In 2013, senior banking officials at the Federal Deposit Insurance Corporation and the Office of the Comptroller of the Currency, with support from the Department of Justice, forced banks to dissolve their relationship with “high-risk” businesses the Obama administration found objectionable or face federal investigations, despite the legality of the businesses. Known as Operation Choke Point, the effort targeted industries including “firearms and ammunition sales, adult entertainment, check cashing, and short-term lending,” according to a report from the House Committee on Oversight and Government Reform.
Without a complicit administration, Democrats in Congress will likely assume the role of pressuring financial institutions to cease transactions with businesses they deem unsavory, with the firearms community at the top of their list. Senate Democrats have already made this pressure explicit. Last year, Senator Brian Schatz penned a series of nine letters addressed to global payment companies, insisting they play a role in policing firearms and related products their customers are legally eligible to purchase.
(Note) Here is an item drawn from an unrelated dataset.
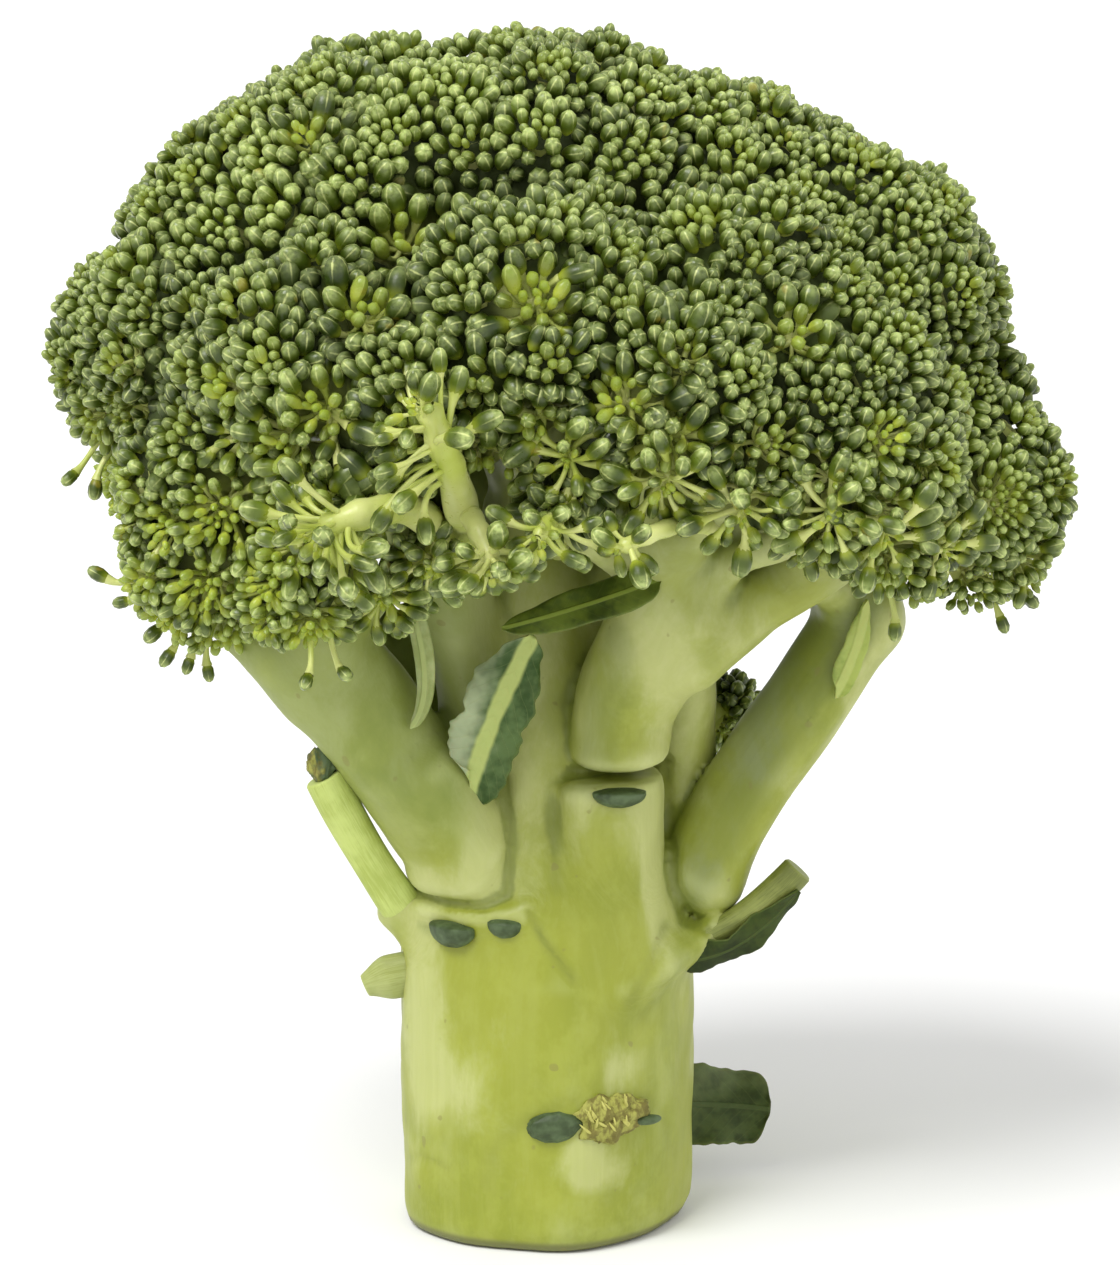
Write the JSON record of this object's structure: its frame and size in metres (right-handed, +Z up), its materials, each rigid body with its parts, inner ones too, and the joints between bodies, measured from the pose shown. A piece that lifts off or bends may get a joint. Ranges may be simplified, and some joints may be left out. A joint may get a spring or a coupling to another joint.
{
  "type": "broccoli head",
  "caption": "Fresh broccoli head standing on its cut stalk: thick pale stalk, forked branches, domed crown of green bud clusters, small shoots and leaf remnants.",
  "frame": {"origin": "centre of the flat cut face at the bottom of the stalk", "axes": "+Z up along the stalk; the front, with the leaf scar, faces -Y"},
  "size_m": [0.167, 0.1367, 0.1956],
  "materials": {
    "stalk": null,
    "floret": null,
    "shoot": null,
    "leaf_stalk": null,
    "leaf": null,
    "scar": null
  },
  "bodies": {
    "root": {"stalk": "stalk", "branch_front_right": "stalk", "branch_left": "stalk", "branch_front_left": "stalk", "branch_right": "stalk", "branch_left_back": "stalk", "branch_back": "stalk", "branch_back_right": "stalk", "floret_top": "floret", "floret_top_left": "floret", "floret_top_right": "floret", "floret_top_back": "floret", "floret_front_middle": "floret", "floret_front_left": "floret", "floret_front_left_low": "floret", "floret_inner_left": "floret", "floret_front_right_high": "floret", "floret_front_right": "floret", "floret_right_front": "floret", "floret_rim_front": "floret", "floret_right_high": "floret", "floret_right": "floret", "floret_right_low": "floret", "floret_right_front_low": "floret", "floret_left_high": "floret", "floret_left": "floret", "floret_far_left": "floret", "floret_left_inner": "floret", "floret_left_low": "floret", "floret_front_low_left": "floret", "floret_back_left": "floret", "floret_back_right": "floret", "floret_rim_back_left": "floret", "floret_rim_back_left_mid": "floret", "floret_rim_back": "floret", "floret_rim_back_right_mid": "floret", "floret_rim_back_right": "floret", "floret_back_low": "floret", "floret_rim_middle": "floret", "floret_rim_left": "floret", "floret_rim_right": "floret", "shoot_left_high": "shoot", "shoot_left_bent": "shoot", "shoot_left_hanging": "shoot", "shoot_middle": "shoot", "shoot_right": "shoot", "leaf_stalk_left": "leaf_stalk", "leaf_stalk_left_low": "leaf_stalk", "leaf_stalk_right": "leaf_stalk", "leaf_narrow": "leaf", "leaf_broad": "leaf", "leaf_strip": "leaf", "leaf_sliver": "leaf", "leaf_right": "leaf", "leaf_low": "leaf", "scrap_left_stub": "scar", "scrap_left_ledge": "leaf", "scrap_left_ledge_small": "leaf", "scrap_right_ledge": "leaf", "leaf_scar": "scar"}
  },
  "joints": []
}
Seven additional Senate Democrats joined him.
Over the past year, author Andrew Ross Sorkin has written multiple pieces encouraging financial institutions to “control gun sales” if Washington is unable to enact laws. This is not possible under the current system, because payment companies by design do not track specifically what customers purchase. For example, if a customer is checking out at the sporting-goods store Cabela’s, which sells firearms and thousands of other outdoor products, the payment company simply knows the customer shopped there and the total cost of the items. Without specifically monitoring individual items purchased, payment companies are protecting the privacy of their customers and potential regulatory and legal liability. Banks and credit unions operate in a similar manner that prevents them from knowing what their customers purchase.
To address this problem, Sorkin wants credit-card companies to create a new “subcode” specifically to track firearm and ammunition sales. Sorkin believes that these “subcodes” could be enforced through financial institutions’ “best practices” rules, which companies must abide by when doing business with the institution, and which can be changed at the whim of the institution. Ultimately, that could force those in the firearms community to terminate the production or distribution of completely legal firearms and accessories or risk dissolving their relationship with their institution.
Undoubtedly, House Democrats could try to bully payment companies into doing what Sorkin proposes. The question then becomes: If credit-card companies, banks, and/or credit unions start collecting information on gun and ammunition sales, what would they do with that information? How would it be disclosed? Could it be turned over to state and federal financial regulators, or even Congress?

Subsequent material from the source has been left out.